CEFR-based Short Answer Grading

title CEFR-based Short Answer Grading
subtitle A corpus of short answers written by learners of English and graded with CEFR levels
creator(s) Anaïs Tack, Thomas François, Sophie Roekhaut, Cédrick Fairon
research center(s) Centre de traitement automatique du langage
description The project through which the corpus was collected is concerned with the task of automatically assessing the written proficiency level of non-native (L2) learners of English. Drawing on previous research on automated L2 writing assessment following the Common European Framework of Reference for Languages (CEFR), we investigate the possibilities and difficulties of deriving the CEFR level from short answers to open-ended questions, which has not yet been subjected to numerous studies up to date. The object of our study is twofold: to examine the intricacy involved with both human and automated CEFR-based grading of short answers. First, we compiled a learner corpus of short answers graded with CEFR levels by three certified Cambridge examiners.
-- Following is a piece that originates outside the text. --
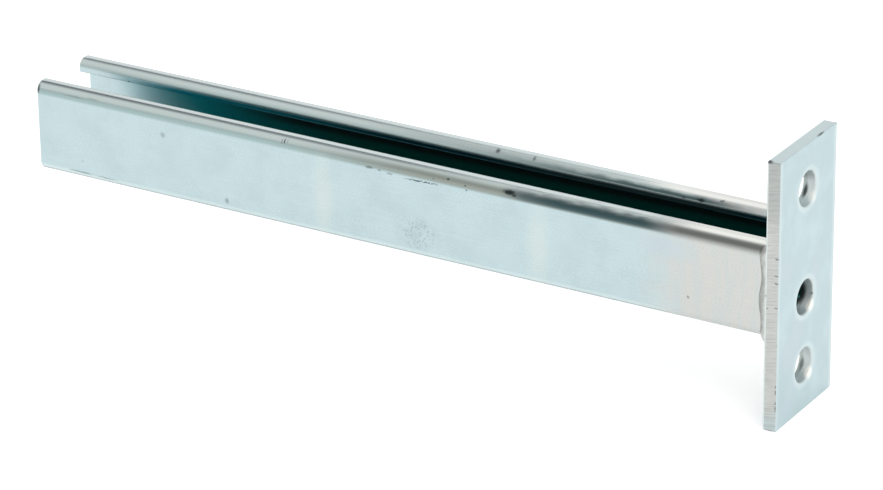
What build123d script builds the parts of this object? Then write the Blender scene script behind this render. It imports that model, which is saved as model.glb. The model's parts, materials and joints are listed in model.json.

Next, we used the corpus to develop a soft-voting system for the automated CEFR-based grading of short answers.
type(s) written, learners
language(s) English
format(s) Extensible Markup Language (.xml)
corpus size 712 texts
date 2017
keywords Common European Framework of Reference, CEFR, automated grading, expert grading, short answers, open questions, English as a foreign language, writing proficiency
smallest annotation unit texte
distribution format(s) archive ZIP
description languages English
contact Anaïs Tack <anais.tack@uclouvain.be>; Cédrick Fairon <cedrick.fairon@uclouvain.be>
corpus reference

Tack, A., François, T., Roekhaut, S., & Fairon, C. (2017). Human and automated CEFR-based grading of short answers. In Proceedings of the 12th Workshop on Innovative Use of NLP for Building Educational Applications (pp. 169-179).